Published by the Students of Johns Hopkins since 1896
April 14, 2024


Ramchandani emphasizes how much she has relied on her family and friends in the past few months. 

When I say I miss being able to travel, I don’t mean exploring new cultures or backpacking through cities. I mean I miss knowing that if my family needed me or I needed them, either of us would hop on a plane, no questions asked, and be there in a heartbeat. It’s no easy feat going to and from home these days. Each journey is almost 30 hours of paranoia, requiring constant sanitizing, continuous mask-wearing and cutting off and throwing away protective clothing at every destination. And then, of course, there is the collective month and a half of hard quarantine I will have completed in the 12 months alone. 

Although I kept it to myself for the most part, I had a really rough semester last fall, and it took a massive toll on my mental health. By December I was completely mentally and emotionally drained, feeling more hopeless and devoid of positivity than ever. I needed to go home. Deciding to prepone my flight and take my online finals with insane time differences in a government-prescribed quarantine room was one of the tougher choices I have made. But the pressure on my sanity was too much, and it was a choice I don’t regret making one bit.

Being home this past month was a breath of fresh air. Not only literally, since life in Singapore resembled some sense of normalcy amid this crisis, but metaphorically as well. For the past four weeks, being surrounded by family and friends gave me the kind of emotional safety I so desperately needed.

Anyone who knows me knows that my family — both given and chosen — is my ultimate bragging point and top priority. We are incredibly close; my third cousins are like my siblings. I can go to them with absolutely anything. Existing in this bubble of unconditional love meant that I could let my guard down completely and be unfiltered and vulnerable without any fear whatsoever of getting hurt. I knew I was protected every minute of every day.

So this time, going to the airport was a tumultuous trip. The day of departure, I invited my cousins, aunts, uncle and best friend over for a bagel brunch to say goodbye. Just as they were arriving, I burst into tears in the kitchen, feeling completely helpless.

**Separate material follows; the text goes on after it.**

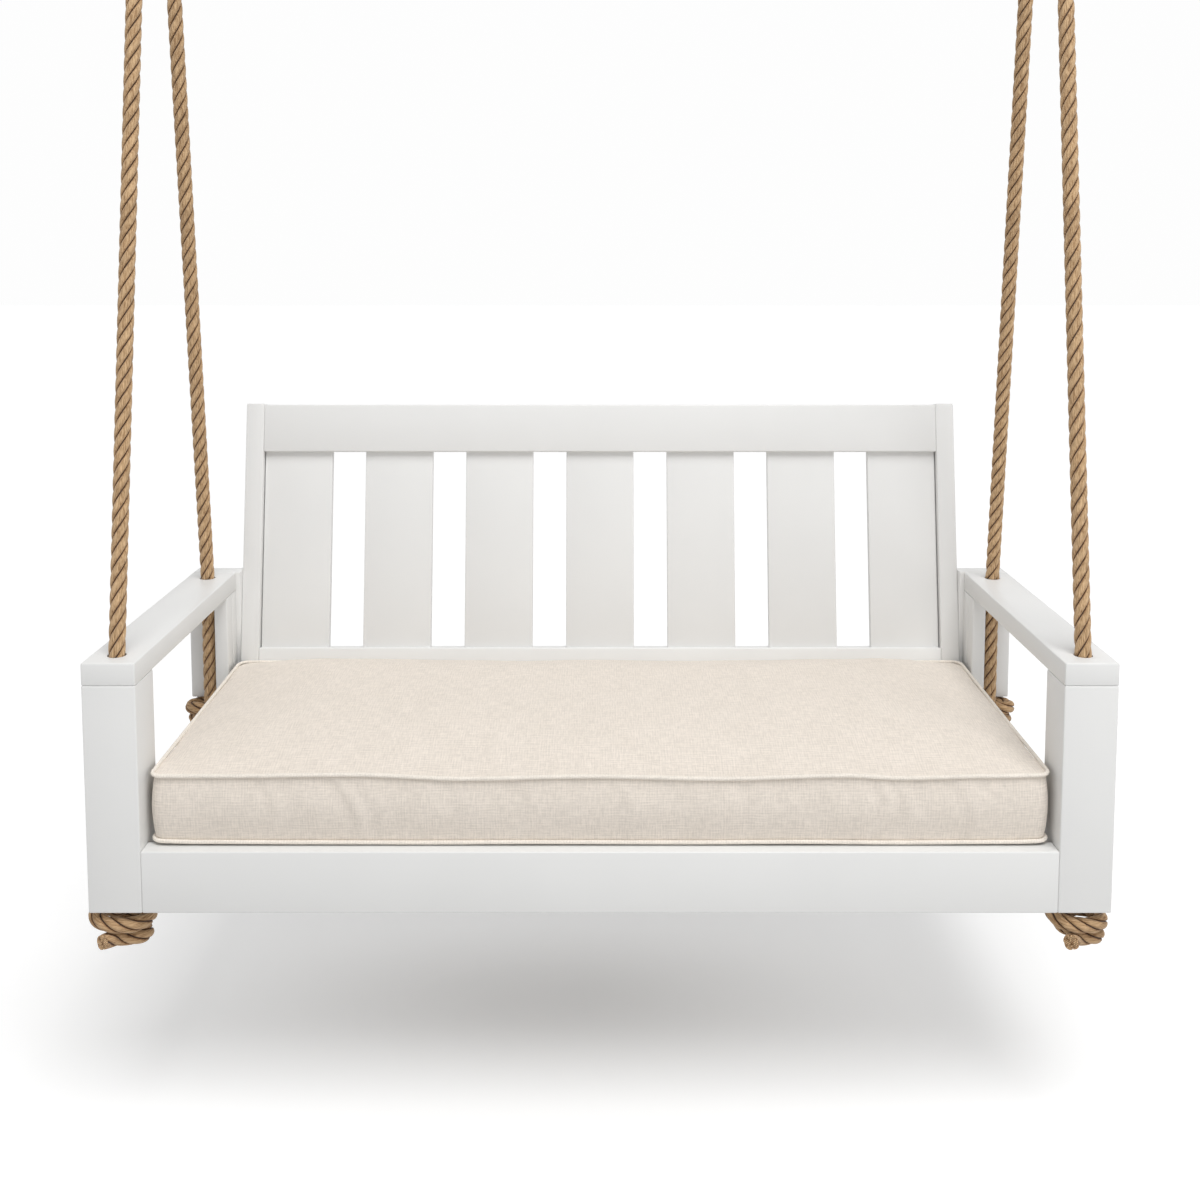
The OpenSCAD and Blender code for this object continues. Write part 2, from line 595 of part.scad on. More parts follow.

I was extremely tempted to log in to my Etihad account and delay my flight further, although I had already pushed it back a week. I was immediately terrified of being stuck in a situation where I felt lonely and unnerved with no way to get home or for any member of my safety net to get to me. If the borders suddenly closed or flights became unavailable, I would be left to fend for myself. Again.

These feelings were exacerbated by the looming date of May 27. Graduation is soon upon us, and I have absolutely no idea what I want to do with my life. Personally, the fact that the “real world” is coming toward me like a train is just now hitting me. I feel as if I’ve been tied to the tracks.

So it is safe to say that there were many things contributing to my anxiety about leaving Singapore this time. But regardless, I am back in Baltimore and have made it through the first day of classes completely unscathed and, actually, with a pretty big smile on my face. I think that I got so caught up in the momentary anxiety and stress of thinking about how I survived last semester that I forgot one really important thing: I survived last semester.

It wasn’t easy, and I owe a great deal to my incredible friends and even better flatmate, but I actually have some really fond memories of fall 2020. Sure, the lows were really low, but there were so many highs I didn’t pay enough attention to, from walks through crunchy fall leaves to piping hot cocoa on the terrace to launching a full double issue of Marque Magazine in the middle of a global pandemic. The most significant one, however, was how unbelievably comfortable and happy I became within myself.

Driving into Baltimore City yesterday, I realized that the feeling of protection and safety I felt when I was at home hadn’t left yet. For a little while I thought it was because the reality of being so far away hadn’t sunk in yet (and maybe it hasn’t), but now I think that I’ve somehow managed to bring it with me. I realized that I wasn’t giving myself enough credit about what exactly it was that I needed. I didn’t need my support system to be physically around me all the time; I just needed that month of rest and reassurance to recharge my batteries.

This semester will be difficult and sometimes tough for all of us, so please check in with your friends and in particular with your international student friends. This isn’t an easy time to be away from home, and even a little message goes a long way.

Saniya Ramchandani is a senior studying Physics from Singapore. Her column is a reflective narrative that chronicles her experiences navigating various aspects of college life.